--- DATA SHOWN ---
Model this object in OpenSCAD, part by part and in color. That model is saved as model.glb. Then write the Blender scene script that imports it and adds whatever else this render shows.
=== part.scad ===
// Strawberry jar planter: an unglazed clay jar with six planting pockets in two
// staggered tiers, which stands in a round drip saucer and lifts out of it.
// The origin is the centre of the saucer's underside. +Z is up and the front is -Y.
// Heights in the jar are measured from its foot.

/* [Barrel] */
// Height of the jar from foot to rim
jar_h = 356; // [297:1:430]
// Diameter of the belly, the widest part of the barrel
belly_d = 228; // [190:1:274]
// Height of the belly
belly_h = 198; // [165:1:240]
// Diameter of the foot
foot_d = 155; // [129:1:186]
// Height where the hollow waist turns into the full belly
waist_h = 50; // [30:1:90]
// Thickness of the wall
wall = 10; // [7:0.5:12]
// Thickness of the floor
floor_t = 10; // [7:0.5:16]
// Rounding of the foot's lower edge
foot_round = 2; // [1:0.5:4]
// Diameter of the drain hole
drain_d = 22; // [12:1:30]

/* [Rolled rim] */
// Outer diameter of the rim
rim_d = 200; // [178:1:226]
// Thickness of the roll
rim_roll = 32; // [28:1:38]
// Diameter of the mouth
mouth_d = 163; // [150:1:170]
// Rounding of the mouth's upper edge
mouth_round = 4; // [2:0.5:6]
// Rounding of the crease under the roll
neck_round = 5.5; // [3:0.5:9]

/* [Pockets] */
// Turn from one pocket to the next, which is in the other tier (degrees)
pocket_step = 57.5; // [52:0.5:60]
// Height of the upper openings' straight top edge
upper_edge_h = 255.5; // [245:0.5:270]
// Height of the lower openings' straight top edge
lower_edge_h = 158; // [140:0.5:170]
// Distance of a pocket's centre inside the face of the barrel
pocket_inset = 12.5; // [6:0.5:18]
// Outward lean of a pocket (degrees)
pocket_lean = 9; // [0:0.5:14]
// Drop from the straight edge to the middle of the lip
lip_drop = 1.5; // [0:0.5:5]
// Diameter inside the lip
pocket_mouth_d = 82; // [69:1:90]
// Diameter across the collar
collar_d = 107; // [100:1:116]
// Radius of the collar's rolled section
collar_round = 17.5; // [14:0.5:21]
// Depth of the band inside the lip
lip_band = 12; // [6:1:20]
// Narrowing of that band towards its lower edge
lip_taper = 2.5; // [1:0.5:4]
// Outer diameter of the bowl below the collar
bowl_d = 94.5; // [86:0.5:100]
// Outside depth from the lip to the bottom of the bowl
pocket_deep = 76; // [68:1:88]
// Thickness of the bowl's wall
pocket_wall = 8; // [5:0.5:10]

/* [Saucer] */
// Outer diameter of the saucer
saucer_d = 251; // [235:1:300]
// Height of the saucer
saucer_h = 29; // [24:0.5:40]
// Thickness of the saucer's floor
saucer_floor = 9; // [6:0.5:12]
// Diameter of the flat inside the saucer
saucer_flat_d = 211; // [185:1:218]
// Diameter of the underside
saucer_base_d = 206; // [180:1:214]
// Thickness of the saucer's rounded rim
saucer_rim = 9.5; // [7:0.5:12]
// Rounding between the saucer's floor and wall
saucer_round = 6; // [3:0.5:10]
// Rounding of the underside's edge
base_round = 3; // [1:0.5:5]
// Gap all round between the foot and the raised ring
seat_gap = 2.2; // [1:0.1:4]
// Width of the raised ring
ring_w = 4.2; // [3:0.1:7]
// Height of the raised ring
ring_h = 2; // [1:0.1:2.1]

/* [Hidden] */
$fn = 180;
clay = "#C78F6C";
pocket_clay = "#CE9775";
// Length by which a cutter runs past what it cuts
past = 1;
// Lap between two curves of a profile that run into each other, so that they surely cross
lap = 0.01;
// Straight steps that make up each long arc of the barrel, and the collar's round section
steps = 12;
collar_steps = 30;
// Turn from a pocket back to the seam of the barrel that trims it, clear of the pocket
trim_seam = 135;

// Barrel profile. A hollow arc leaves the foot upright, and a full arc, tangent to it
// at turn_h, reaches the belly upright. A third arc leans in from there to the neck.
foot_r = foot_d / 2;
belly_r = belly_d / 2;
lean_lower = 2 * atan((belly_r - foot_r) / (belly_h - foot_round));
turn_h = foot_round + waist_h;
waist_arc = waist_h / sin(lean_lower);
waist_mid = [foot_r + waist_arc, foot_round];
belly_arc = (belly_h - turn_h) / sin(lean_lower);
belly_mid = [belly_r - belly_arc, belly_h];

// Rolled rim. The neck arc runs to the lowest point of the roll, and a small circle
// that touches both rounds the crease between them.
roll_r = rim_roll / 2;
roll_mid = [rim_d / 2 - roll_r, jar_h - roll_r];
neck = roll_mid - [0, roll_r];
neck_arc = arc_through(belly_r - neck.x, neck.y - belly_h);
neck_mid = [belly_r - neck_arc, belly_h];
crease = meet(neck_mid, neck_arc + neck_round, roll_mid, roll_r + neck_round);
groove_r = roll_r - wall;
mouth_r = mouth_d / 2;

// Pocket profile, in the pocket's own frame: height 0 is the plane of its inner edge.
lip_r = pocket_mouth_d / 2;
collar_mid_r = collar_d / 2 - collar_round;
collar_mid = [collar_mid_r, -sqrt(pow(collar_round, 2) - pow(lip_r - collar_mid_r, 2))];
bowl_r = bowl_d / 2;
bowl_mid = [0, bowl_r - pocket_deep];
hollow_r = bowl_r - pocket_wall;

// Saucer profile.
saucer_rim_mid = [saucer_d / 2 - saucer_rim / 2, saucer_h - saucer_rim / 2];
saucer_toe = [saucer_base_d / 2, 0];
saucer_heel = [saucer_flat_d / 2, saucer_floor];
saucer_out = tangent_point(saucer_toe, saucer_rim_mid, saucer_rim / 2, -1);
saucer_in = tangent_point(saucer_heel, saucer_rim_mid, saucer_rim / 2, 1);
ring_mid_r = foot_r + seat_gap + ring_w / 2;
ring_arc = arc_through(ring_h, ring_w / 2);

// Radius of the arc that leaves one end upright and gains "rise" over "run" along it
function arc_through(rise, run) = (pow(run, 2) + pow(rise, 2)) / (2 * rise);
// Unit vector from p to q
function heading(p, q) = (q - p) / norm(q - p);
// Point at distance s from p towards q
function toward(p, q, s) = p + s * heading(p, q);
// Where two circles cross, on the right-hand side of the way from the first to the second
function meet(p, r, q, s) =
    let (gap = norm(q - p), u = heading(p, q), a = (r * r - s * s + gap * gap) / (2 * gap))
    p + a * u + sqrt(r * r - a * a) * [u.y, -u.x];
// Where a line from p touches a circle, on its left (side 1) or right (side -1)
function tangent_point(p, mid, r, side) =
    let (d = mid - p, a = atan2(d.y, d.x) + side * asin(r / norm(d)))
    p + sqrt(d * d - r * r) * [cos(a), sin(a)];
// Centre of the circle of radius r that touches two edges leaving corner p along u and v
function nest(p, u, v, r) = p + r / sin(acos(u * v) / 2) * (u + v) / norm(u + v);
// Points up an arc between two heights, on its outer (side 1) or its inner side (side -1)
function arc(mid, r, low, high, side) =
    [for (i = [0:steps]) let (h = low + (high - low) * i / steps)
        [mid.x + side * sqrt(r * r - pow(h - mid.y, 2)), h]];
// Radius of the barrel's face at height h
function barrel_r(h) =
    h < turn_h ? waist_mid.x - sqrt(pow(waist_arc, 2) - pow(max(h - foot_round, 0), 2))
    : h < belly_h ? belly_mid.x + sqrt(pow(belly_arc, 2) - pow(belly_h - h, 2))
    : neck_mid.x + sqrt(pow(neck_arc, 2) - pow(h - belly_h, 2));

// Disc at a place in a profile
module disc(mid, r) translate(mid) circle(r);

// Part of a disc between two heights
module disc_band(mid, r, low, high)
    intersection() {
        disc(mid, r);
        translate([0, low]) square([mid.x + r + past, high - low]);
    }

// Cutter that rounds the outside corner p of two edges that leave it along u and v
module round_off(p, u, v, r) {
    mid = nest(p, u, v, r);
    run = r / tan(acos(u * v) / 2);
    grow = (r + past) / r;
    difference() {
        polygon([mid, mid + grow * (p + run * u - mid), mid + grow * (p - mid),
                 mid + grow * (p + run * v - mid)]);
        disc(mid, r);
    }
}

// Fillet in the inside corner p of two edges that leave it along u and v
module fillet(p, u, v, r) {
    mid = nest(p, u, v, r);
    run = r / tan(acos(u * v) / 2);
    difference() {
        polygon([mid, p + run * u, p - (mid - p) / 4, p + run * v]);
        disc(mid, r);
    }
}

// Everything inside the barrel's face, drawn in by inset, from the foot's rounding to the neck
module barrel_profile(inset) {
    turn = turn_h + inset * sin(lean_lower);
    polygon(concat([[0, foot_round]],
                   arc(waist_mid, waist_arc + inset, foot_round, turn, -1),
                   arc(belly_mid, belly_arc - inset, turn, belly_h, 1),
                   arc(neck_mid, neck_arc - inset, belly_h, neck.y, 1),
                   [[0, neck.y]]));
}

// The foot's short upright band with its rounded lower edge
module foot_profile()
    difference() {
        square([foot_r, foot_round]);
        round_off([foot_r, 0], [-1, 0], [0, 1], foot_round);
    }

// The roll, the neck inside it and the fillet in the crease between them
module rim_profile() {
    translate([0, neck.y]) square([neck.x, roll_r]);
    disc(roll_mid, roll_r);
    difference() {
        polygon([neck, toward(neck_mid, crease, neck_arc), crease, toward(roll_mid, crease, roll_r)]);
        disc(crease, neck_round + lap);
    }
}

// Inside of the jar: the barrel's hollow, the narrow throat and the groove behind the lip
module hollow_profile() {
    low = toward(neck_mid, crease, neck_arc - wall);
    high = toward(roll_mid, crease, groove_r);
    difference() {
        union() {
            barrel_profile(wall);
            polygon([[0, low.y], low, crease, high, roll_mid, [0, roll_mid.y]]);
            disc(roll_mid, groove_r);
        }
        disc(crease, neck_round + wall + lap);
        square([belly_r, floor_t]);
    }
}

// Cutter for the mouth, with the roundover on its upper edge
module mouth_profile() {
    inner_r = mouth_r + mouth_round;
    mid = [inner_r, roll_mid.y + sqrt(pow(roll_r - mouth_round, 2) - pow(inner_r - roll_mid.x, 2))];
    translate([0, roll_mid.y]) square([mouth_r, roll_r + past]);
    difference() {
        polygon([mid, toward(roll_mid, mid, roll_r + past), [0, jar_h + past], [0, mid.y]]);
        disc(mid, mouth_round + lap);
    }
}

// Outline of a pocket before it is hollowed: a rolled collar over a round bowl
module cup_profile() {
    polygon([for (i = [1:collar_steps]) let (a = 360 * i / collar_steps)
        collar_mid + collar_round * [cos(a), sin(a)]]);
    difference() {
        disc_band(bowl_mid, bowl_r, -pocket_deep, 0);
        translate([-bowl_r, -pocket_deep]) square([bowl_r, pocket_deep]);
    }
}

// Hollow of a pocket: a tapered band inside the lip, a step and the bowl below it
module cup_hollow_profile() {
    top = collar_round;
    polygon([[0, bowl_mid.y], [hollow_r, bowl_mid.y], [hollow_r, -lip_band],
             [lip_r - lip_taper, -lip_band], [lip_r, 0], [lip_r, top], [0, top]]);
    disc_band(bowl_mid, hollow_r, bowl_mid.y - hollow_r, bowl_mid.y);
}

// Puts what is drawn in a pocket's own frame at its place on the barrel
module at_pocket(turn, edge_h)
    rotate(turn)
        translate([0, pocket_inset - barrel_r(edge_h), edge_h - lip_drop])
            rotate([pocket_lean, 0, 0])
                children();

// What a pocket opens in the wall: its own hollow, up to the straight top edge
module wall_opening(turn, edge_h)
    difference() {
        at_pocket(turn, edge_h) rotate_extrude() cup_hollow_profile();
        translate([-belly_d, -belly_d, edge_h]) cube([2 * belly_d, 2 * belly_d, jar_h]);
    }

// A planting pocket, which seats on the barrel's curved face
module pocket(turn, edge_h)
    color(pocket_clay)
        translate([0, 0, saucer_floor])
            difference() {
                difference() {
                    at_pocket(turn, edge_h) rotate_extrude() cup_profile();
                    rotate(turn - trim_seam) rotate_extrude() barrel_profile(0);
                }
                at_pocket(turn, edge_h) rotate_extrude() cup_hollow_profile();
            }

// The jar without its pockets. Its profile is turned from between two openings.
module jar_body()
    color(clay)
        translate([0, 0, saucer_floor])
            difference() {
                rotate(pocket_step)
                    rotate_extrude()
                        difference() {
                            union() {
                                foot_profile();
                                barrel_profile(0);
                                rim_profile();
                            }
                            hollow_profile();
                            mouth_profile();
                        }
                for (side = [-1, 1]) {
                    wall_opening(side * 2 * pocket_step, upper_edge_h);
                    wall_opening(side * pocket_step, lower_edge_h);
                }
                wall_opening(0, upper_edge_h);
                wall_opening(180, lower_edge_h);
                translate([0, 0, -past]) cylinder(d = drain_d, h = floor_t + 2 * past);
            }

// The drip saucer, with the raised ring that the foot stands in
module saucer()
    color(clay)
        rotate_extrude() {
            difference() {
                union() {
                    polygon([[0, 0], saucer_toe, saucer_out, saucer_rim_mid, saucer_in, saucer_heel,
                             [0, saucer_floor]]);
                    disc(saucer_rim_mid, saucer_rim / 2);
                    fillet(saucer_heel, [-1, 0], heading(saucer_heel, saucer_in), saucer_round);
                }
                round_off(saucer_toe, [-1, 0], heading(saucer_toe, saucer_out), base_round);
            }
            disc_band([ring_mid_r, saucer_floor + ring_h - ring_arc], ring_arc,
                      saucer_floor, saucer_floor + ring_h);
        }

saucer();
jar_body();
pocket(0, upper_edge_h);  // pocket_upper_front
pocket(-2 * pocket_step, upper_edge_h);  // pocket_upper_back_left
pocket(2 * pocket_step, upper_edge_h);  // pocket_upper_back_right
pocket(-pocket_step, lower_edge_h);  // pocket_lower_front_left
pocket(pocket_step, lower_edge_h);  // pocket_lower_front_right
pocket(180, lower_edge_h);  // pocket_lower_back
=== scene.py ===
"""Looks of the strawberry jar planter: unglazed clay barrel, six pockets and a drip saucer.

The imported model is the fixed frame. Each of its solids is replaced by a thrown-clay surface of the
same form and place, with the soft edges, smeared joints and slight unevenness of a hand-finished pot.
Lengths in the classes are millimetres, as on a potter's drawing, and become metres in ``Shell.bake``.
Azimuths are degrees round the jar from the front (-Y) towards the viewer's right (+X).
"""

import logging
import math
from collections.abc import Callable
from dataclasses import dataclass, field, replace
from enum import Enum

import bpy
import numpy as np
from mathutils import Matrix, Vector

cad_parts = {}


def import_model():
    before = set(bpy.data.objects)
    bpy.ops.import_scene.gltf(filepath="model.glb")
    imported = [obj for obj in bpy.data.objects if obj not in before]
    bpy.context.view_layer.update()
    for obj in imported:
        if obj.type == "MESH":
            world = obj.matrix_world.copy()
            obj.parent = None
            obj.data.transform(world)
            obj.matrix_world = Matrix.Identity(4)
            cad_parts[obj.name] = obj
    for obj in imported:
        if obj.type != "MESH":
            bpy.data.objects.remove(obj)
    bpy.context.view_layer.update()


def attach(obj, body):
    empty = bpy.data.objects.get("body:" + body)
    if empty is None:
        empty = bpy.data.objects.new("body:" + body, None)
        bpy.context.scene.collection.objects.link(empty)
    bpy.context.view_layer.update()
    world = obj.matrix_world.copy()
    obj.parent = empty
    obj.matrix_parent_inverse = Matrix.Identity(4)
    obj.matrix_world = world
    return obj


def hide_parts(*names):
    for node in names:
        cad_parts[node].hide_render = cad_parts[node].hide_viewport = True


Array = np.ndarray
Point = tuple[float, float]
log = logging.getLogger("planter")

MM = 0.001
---
Copy out precisely the lines from the line with "foot stands in" to the line with "obj.parent = None" in the material above, including those two lines and omitting all the rest.

// The drip saucer, with the raised ring that the foot stands in
module saucer()
    color(clay)
        rotate_extrude() {
            difference() {
                union() {
                    polygon([[0, 0], saucer_toe, saucer_out, saucer_rim_mid, saucer_in, saucer_heel,
                             [0, saucer_floor]]);
                    disc(saucer_rim_mid, saucer_rim / 2);
                    fillet(saucer_heel, [-1, 0], heading(saucer_heel, saucer_in), saucer_round);
                }
                round_off(saucer_toe, [-1, 0], heading(saucer_toe, saucer_out), base_round);
            }
            disc_band([ring_mid_r, saucer_floor + ring_h - ring_arc], ring_arc,
                      saucer_floor, saucer_floor + ring_h);
        }

saucer();
jar_body();
pocket(0, upper_edge_h);  // pocket_upper_front
pocket(-2 * pocket_step, upper_edge_h);  // pocket_upper_back_left
pocket(2 * pocket_step, upper_edge_h);  // pocket_upper_back_right
pocket(-pocket_step, lower_edge_h);  // pocket_lower_front_left
pocket(pocket_step, lower_edge_h);  // pocket_lower_front_right
pocket(180, lower_edge_h);  // pocket_lower_back
=== scene.py ===
"""Looks of the strawberry jar planter: unglazed clay barrel, six pockets and a drip saucer.

The imported model is the fixed frame. Each of its solids is replaced by a thrown-clay surface of the
same form and place, with the soft edges, smeared joints and slight unevenness of a hand-finished pot.
Lengths in the classes are millimetres, as on a potter's drawing, and become metres in ``Shell.bake``.
Azimuths are degrees round the jar from the front (-Y) towards the viewer's right (+X).
"""

import logging
import math
from collections.abc import Callable
from dataclasses import dataclass, field, replace
from enum import Enum

import bpy
import numpy as np
from mathutils import Matrix, Vector

cad_parts = {}


def import_model():
    before = set(bpy.data.objects)
    bpy.ops.import_scene.gltf(filepath="model.glb")
    imported = [obj for obj in bpy.data.objects if obj not in before]
    bpy.context.view_layer.update()
    for obj in imported:
        if obj.type == "MESH":
            world = obj.matrix_world.copy()
            obj.parent = None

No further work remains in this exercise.